I'm going to try to swing by for the kick-off, and since I live two blocks away, I may wander past late at night to see how the harried hackers are faring. Just for the hack of it (sorry, couldn't resist). If you're curious and waiting for an update, click here to watch MWG's live stream of the event.
Update 9/17/11 by Tyler Machado:
All-night coding sessions are common among tech start-ups. Apparently you can't be disruptive without first disrupting your sleeping patterns.
It's too early to tell if the next Mark Zuckerberg was among the bleary-eyed participants who presented their projects today, but the creative ideas that hatched from the hackathon were admirable — if for no other reason than that their creators were delirious from sleep deprivation.
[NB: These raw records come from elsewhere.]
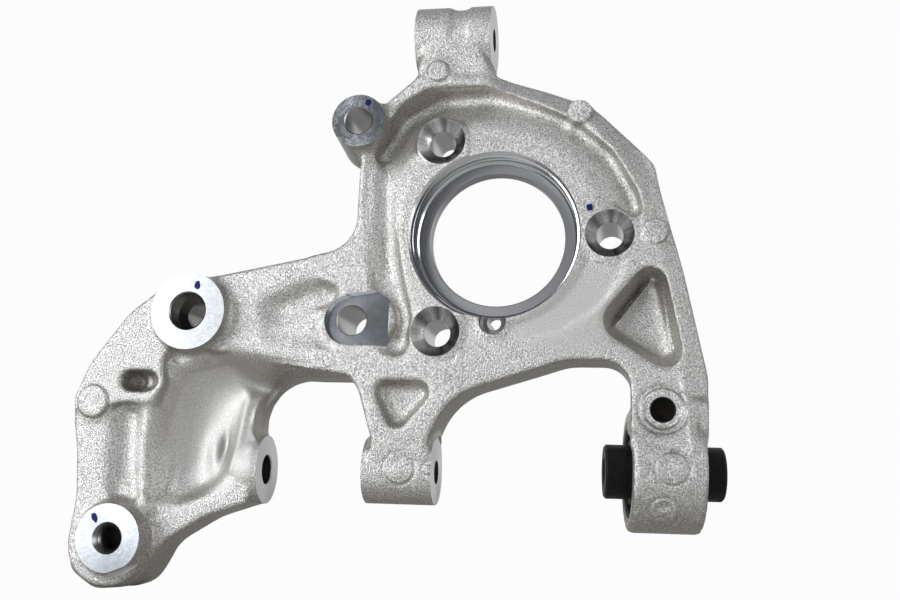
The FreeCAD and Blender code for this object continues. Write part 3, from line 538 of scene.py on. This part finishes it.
def machined(name, middle, axis, colour, roughness, anisotropy=0.7, rings=0.15, swirl=0.0, painted_streaks=0.0):
    """Turned metal: fine rings round an axis, with the highlight drawn out across them. A swirl mottles its
    colour, and streaks are painted radial highlights in it.
    """
    material = finish(
        name, Base_Color=(*colour, 1), Metallic=1.0, Roughness=roughness, Anisotropic=anisotropy)
    nodes, links, shader = insides(material)
    geometry = added(nodes, "NewGeometry")
    from_middle = added(nodes, "VectorMath", operation="SUBTRACT")
    from_middle.inputs[1].default_value = [v / 1000 for v in middle]
    links.new(geometry.outputs["Position"], from_middle.inputs[0])
    round_axis = added(nodes, "VectorMath", operation="CROSS_PRODUCT")
    round_axis.inputs[1].default_value = axis
    links.new(from_middle.outputs["Vector"], round_axis.inputs[0])
    unit = added(nodes, "VectorMath", operation="NORMALIZE")
    links.new(round_axis.outputs["Vector"], unit.inputs[0])
    links.new(unit.outputs["Vector"], shader.inputs["Tangent"])
    distance = added(nodes, "VectorMath", operation="LENGTH")
    links.new(round_axis.outputs["Vector"], distance.inputs[0])
    groove = added(nodes, "TexNoise", noise_dimensions="1D", Scale=2600, Detail=3.0)
    links.new(distance.outputs["Value"], groove.inputs["W"])
    bump = added(nodes, "Bump", Strength=rings, Distance=0.0001)
    links.new(groove.outputs["Fac"], bump.inputs["Height"])
    links.new(bump.outputs["Normal"], shader.inputs["Normal"])
    if not swirl and not painted_streaks:
        return material
    if swirl:
        smear = added(nodes, "TexNoise", Scale=170, Detail=3.0, Distortion=2.5)
        links.new(geometry.outputs["Position"], smear.inputs["Vector"])
    else:
        # Painted highlights: radial streaks of lighter and darker colour round the axis.
        smear = added(nodes, "TexNoise", Scale=2.2, Detail=1.5)
        links.new(unit.outputs["Vector"], smear.inputs["Vector"])
    shade = added(nodes, "MapRange", From_Min=0.35, From_Max=0.65,
                  To_Min=1 - swirl - painted_streaks, To_Max=1 + swirl + 0.5 * painted_streaks)
    links.new(smear.outputs["Fac"], shade.inputs["Value"])
    mottle_and_painted_streaks = added(nodes, "Mix", data_type="RGBA", blend_type="MULTIPLY", Factor=1.0, A=(*colour, 1))
    links.new(shade.outputs["Result"], mottle_and_painted_streaks.inputs["B"])
    links.new(mottle_and_painted_streaks.outputs["Result"], shader.inputs["Base Color"])
    return material


def closed(made_points, made_faces, material):
    "A cutter from points in metres and faces, turned right side out where its volume is negative."
    cutter_mesh = bpy.data.meshes.new("cutter")
    cutter_mesh.from_pydata(made_points, [], made_faces)
    cutter_mesh.materials.append(material)
    work = bmesh.new()
    work.from_mesh(cutter_mesh)
    if work.calc_volume(signed=True) < 0:
        bmesh.ops.reverse_faces(work, faces=work.faces)
    bmesh.ops.triangulate(work, faces=[f for f in work.faces if len(f.verts) > 4])
    work.to_mesh(cutter_mesh)
    work.free()
    cutter = bpy.data.objects.new("cutter", cutter_mesh)
    bpy.context.scene.collection.objects.link(cutter)
    return cutter


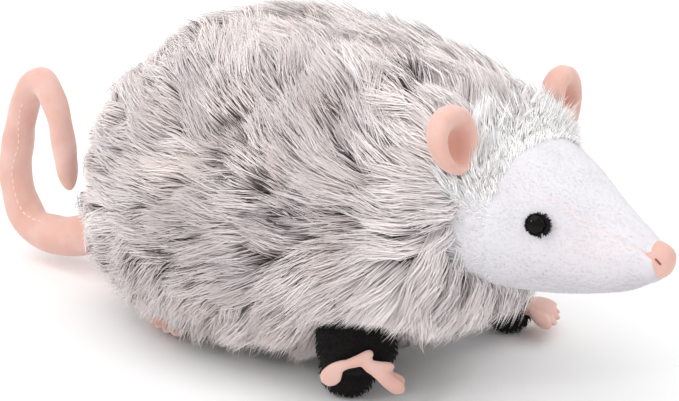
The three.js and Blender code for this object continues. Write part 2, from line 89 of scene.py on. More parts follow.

Participants had 21 hours to put MyWebGrocer's APIs to use in a brand-new application. They worked on the third floor of the Champlain Mill, which was packed end-to-end with tables covered in laptops, smartphones, external monitors, and energy drink cans — funny to think that it was once filled with looms.
The hackers were predominantly, but not exclusively male. Some were Burlington-area locals, others traveled from elsewhere in Vermont and the Northeast. The group that traveled the farthest came from Fall River, Massachusetts, which seemed oddly appropriate — Fall River is where Emeril Lagasse was born, and it's home to lots of old textile mills much like the one in which this hackathon took place.
About 25 contestants presented their concepts at the hackathon's end, most in teams of two or three but some solo. Nearly all of the ideas were still rough around the edges, but presentable. A couple groups didn't finish in time and had nothing to show off. Man, it must be rough to stay up all night and come up empty-handed.
The semi-finished projects were very diverse and showed that there are myriad ways to use the same APIs differently. A recipe suggestion app used responsive web design to resize and reshape the app so that it looked beautiful and remained usable whether you viewed it on a desktop PC or a smartphone. On the other end, there was an application designed to help you find inexpensive and/or healthy food options that ran in a command-line interface.
The content of the projects varied wildly, too, from the utilitarian (shopping list apps) to the informative (a heat map of average milk and eggs prices in different areas) to the surreal (a game in which users shot coupons at food items, a la the old video game Asteroids).
After deliberating for 45 minutes, the judges named John Pile, a.k.a. Chinook, the first-ever VT Hackathon winner (pictured, center, with Rich Tarrant Jr.). Pile, a game developer who teaches at Champlain College, was one of the few contestents to create a game. In it, players are tasked with picking the right foods to feed their family. Think "The Sims" taking place in the grocery store. Yes, the game is essentially a digital version of your weekly grocery store run. But wouldn't you enjoy grocery shopping a little more if someone turned it into a game?
Pile's wasn't the most visually attractive project, but the small details were impressive and very clever. He used the MyWebGrocer APIs to add real food items, with real nutritional information and real prices, into the game, so players are expected to feed their "kids" well while keeping expenditures within a fixed income. And it's not as simple as picking healthy fruits and veggies — players must also get the occasional sugary snack to keep the kids happy. That's right, even virtual children don't want to eat peas and carrots.
Perhaps most remarkable is that Pile, as a solo hacker, managed to pull the entire thing together himself, with no break for a nap. Okay, maybe one quick nap. "I kind of dozed off about 10 this morning," he admitted. "I laid my head down on the desk, and my buddy that was further down the table said that he heard me snoring. But I was only out for about 10 minutes!"
Pile admitted he hadn't even planned on attending the hackathon at first. He said he got the "hard stuff" done early this morning. "The rest was just pushing through to finish it," he said. "I just decided to go ahead because I was having fun with the code. I never expected to win. It's still hard for me to believe."
The second place team, AmazaBoston (Joan Wortman and Bill and Maura Wilder), traveled from Massachusetts for the event. Tristan Davies, an 18-year-old Burlington resident, finished third. He created a mobile app that scans the barcodes of your items to provide a real-time total of how much you're spending — a boon to people who always end up shocked when they see the total at the checkout line (including yours truly). He said he was struggling to come with something initially, but got his $2,000 idea after a half-hour nap.
See? There's something to be said for at least a little bit of sleep.